Behind these lovely ladies came gaunt Khevsurs, wearing chain coats of mail and chain helmets. Their straight swords were double-edged and each carried a small shield decorated with applique figures. Their small, wiry horses sniffed restively at the fumes of the motor-cars, resenting more than did their ruddy-haired masters this anachronism of eight centuries gap.
The Khevsurs wear the cross on their clothing and are the champion religionists of the world, for they observe the Christian Sabbath, the Jewish Saturday, and the Mohammedan Friday, and their religion is a strange mixture of all three beliefs with paganism.

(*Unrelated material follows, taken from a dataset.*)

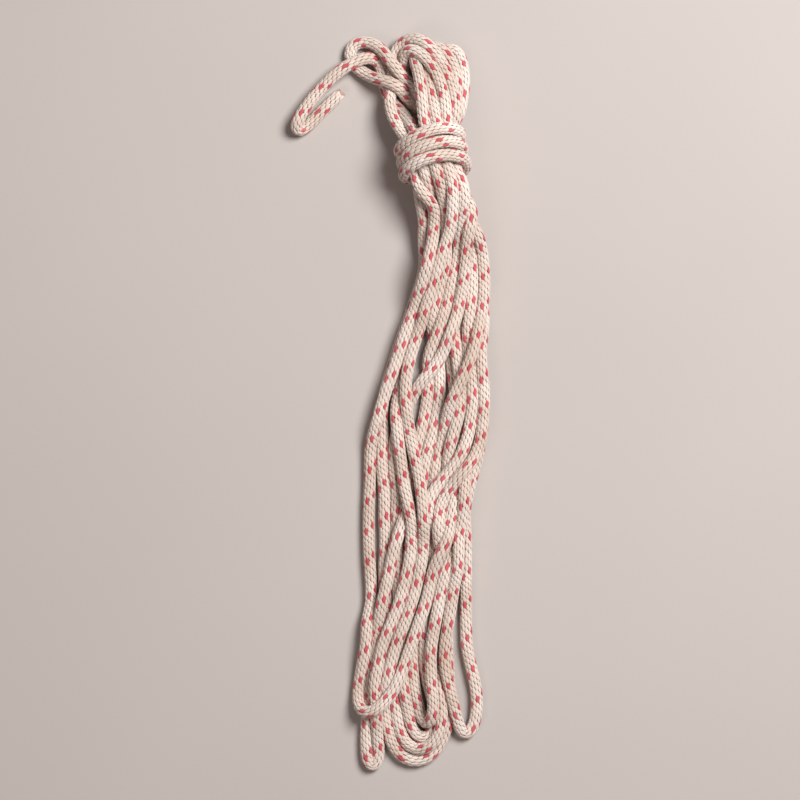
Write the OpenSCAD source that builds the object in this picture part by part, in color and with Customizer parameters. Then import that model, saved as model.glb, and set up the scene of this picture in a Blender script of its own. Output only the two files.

An early French traveler started the story that they were descendants of some Frankish Crusaders who fell in love with Georgian womanhood and forgot the Holy Grail in the midst of Georgian loveliness; but a matter-of-fact and very erudite Georgian scholar in Tiflis spoiled that story.
Inside the church, erected on the spot where the unseamed vesture of the Christ was found, after "having been brought hither from Golgotha by a Jew, there lie buried many of the proud but ill-fated line of Georgian kings, the last of whom, George XIII, ceded his territory to Russia in 1801 and died that year, broken-hearted, a true ruler, who could not conquer and therefore faced the only alternative—death.
Sixteen centuries have passed since the first Christian church was erected on that site: yet in the necropolis beyond there are remains of broad-headed men of the Iron Age, compared with whom Heraclius, Queen Tamara, the Guramides, and the Pharnavasians are unromantic moderns. They could tell of times before Prometheus was bound to the heights of Kasbek and Jason came hither in search of the Golden Fleece. Mtzkhet is ancient, but it is only a way station on the great highway of history across the mountain barrier which bridges the land-masses of Europe and Asia.